[Written task]: All of the material below is to be repeated exactly.

****************************************

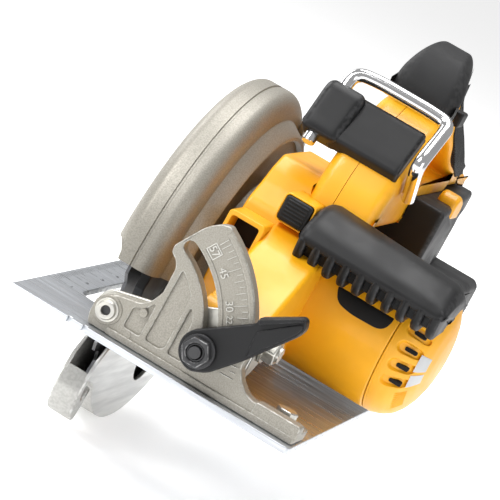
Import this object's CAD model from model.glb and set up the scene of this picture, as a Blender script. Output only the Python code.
"""Cordless circular saw: fine surfaces and finishes around its packed frame, laid out as an add-on."""
import math

import bmesh
import bpy
import numpy as np
from mathutils import Matrix, Vector
from mathutils.geometry import tessellate_polygon


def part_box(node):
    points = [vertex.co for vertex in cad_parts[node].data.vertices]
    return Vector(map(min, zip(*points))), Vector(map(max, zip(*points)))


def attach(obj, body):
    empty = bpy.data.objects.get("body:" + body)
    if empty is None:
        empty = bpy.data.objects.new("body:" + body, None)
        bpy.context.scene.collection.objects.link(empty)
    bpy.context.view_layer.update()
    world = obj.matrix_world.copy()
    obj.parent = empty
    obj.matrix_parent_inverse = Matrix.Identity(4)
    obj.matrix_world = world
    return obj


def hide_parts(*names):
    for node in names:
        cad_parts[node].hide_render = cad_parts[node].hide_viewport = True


bl_info = {
    "name": "Circular saw finisher",
    "version": (1, 0, 0),
    "blender": (4, 5, 0),
    "location": "3D View > Sidebar > Saw",
    "description": "Builds the visible surfaces, finishes and stage of a cordless circular saw",
    "category": "Object",
}

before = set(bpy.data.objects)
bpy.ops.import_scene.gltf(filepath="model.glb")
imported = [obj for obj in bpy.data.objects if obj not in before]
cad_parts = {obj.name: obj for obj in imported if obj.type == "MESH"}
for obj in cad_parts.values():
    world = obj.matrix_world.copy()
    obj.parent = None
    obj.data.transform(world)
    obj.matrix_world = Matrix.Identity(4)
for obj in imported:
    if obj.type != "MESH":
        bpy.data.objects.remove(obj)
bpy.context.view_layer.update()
MM = 0.001
GAP = 0.3


def span(node):
    """Lowest and highest corner of a CAD node in millimetres, as two arrays."""
    low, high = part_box(node)
    return np.array(low) / MM, np.array(high) / MM


# Places read from the frame, in millimetres.
BLADE_LOW, BLADE_HIGH = span("blade")
BLADE_X = (BLADE_LOW[0] + BLADE_HIGH[0]) / 2
ARBOR = np.array([(BLADE_LOW[1] + BLADE_HIGH[1]) / 2, (BLADE_LOW[2] + BLADE_HIGH[2]) / 2])
DRUM_LOW, DRUM_HIGH = span("motor_housing")
DRUM_R = (DRUM_HIGH[1] - DRUM_LOW[1]) / 2
MOTOR = np.array([(DRUM_LOW[1] + DRUM_HIGH[1]) / 2, (DRUM_LOW[2] + DRUM_HIGH[2]) / 2])
SHOE_LOW, SHOE_HIGH = span("shoe_plate")
QUAD_LOW, QUAD_HIGH = span("bevel_quadrant")
PIN_LOW, PIN_HIGH = span("bevel_front_pin")
BEVEL = (PIN_LOW[[0, 2]] + PIN_HIGH[[0, 2]]) / 2
NUT_LOW, NUT_HIGH = span("bevel_lock_bolt")
BOLT = (NUT_LOW[[0, 2]] + NUT_HIGH[[0, 2]]) / 2
PIVOT_LOW, PIVOT_HIGH = span("depth_pivot_bolt")
PIVOT = (PIVOT_LOW[[1, 2]] + PIVOT_HIGH[[1, 2]]) / 2
HANDLE_LOW, HANDLE_HIGH = span("handle_right_half")
HANDLE_X0 = span("handle_left_half")[0][0]
HANDLE_X1 = HANDLE_HIGH[0]
SEAM_X = HANDLE_LOW[0] - GAP / 2


# ---- shells: a shell is (vertices, faces of four, faces of three, edge share of each vertex) --------
def shell(points, quads=(), tris=(), edge=None):
    v = np.asarray(points, float).reshape(-1, 3)
    e = np.zeros(len(v)) if edge is None else np.asarray(edge, float).ravel()
    return v, np.asarray(quads, int).reshape(-1, 4), np.asarray(tris, int).reshape(-1, 3), e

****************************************

[Output below]:
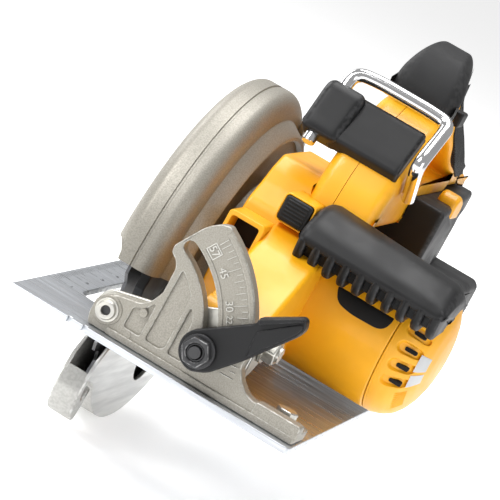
Import this object's CAD model from model.glb and set up the scene of this picture, as a Blender script. Output only the Python code.
"""Cordless circular saw: fine surfaces and finishes around its packed frame, laid out as an add-on."""
import math

import bmesh
import bpy
import numpy as np
from mathutils import Matrix, Vector
from mathutils.geometry import tessellate_polygon


def part_box(node):
    points = [vertex.co for vertex in cad_parts[node].data.vertices]
    return Vector(map(min, zip(*points))), Vector(map(max, zip(*points)))


def attach(obj, body):
    empty = bpy.data.objects.get("body:" + body)
    if empty is None:
        empty = bpy.data.objects.new("body:" + body, None)
        bpy.context.scene.collection.objects.link(empty)
    bpy.context.view_layer.update()
    world = obj.matrix_world.copy()
    obj.parent = empty
    obj.matrix_parent_inverse = Matrix.Identity(4)
    obj.matrix_world = world
    return obj


def hide_parts(*names):
    for node in names:
        cad_parts[node].hide_render = cad_parts[node].hide_viewport = True


bl_info = {
    "name": "Circular saw finisher",
    "version": (1, 0, 0),
    "blender": (4, 5, 0),
    "location": "3D View > Sidebar > Saw",
    "description": "Builds the visible surfaces, finishes and stage of a cordless circular saw",
    "category": "Object",
}

before = set(bpy.data.objects)
bpy.ops.import_scene.gltf(filepath="model.glb")
imported = [obj for obj in bpy.data.objects if obj not in before]
cad_parts = {obj.name: obj for obj in imported if obj.type == "MESH"}
for obj in cad_parts.values():
    world = obj.matrix_world.copy()
    obj.parent = None
    obj.data.transform(world)
    obj.matrix_world = Matrix.Identity(4)
for obj in imported:
    if obj.type != "MESH":
        bpy.data.objects.remove(obj)
bpy.context.view_layer.update()
MM = 0.001
GAP = 0.3


def span(node):
    """Lowest and highest corner of a CAD node in millimetres, as two arrays."""
    low, high = part_box(node)
    return np.array(low) / MM, np.array(high) / MM


# Places read from the frame, in millimetres.
BLADE_LOW, BLADE_HIGH = span("blade")
BLADE_X = (BLADE_LOW[0] + BLADE_HIGH[0]) / 2
ARBOR = np.array([(BLADE_LOW[1] + BLADE_HIGH[1]) / 2, (BLADE_LOW[2] + BLADE_HIGH[2]) / 2])
DRUM_LOW, DRUM_HIGH = span("motor_housing")
DRUM_R = (DRUM_HIGH[1] - DRUM_LOW[1]) / 2
MOTOR = np.array([(DRUM_LOW[1] + DRUM_HIGH[1]) / 2, (DRUM_LOW[2] + DRUM_HIGH[2]) / 2])
SHOE_LOW, SHOE_HIGH = span("shoe_plate")
QUAD_LOW, QUAD_HIGH = span("bevel_quadrant")
PIN_LOW, PIN_HIGH = span("bevel_front_pin")
BEVEL = (PIN_LOW[[0, 2]] + PIN_HIGH[[0, 2]]) / 2
NUT_LOW, NUT_HIGH = span("bevel_lock_bolt")
BOLT = (NUT_LOW[[0, 2]] + NUT_HIGH[[0, 2]]) / 2
PIVOT_LOW, PIVOT_HIGH = span("depth_pivot_bolt")
PIVOT = (PIVOT_LOW[[1, 2]] + PIVOT_HIGH[[1, 2]]) / 2
HANDLE_LOW, HANDLE_HIGH = span("handle_right_half")
HANDLE_X0 = span("handle_left_half")[0][0]
HANDLE_X1 = HANDLE_HIGH[0]
SEAM_X = HANDLE_LOW[0] - GAP / 2


# ---- shells: a shell is (vertices, faces of four, faces of three, edge share of each vertex) --------
def shell(points, quads=(), tris=(), edge=None):
    v = np.asarray(points, float).reshape(-1, 3)
    e = np.zeros(len(v)) if edge is None else np.asarray(edge, float).ravel()
    return v, np.asarray(quads, int).reshape(-1, 4), np.asarray(tris, int).reshape(-1, 3), e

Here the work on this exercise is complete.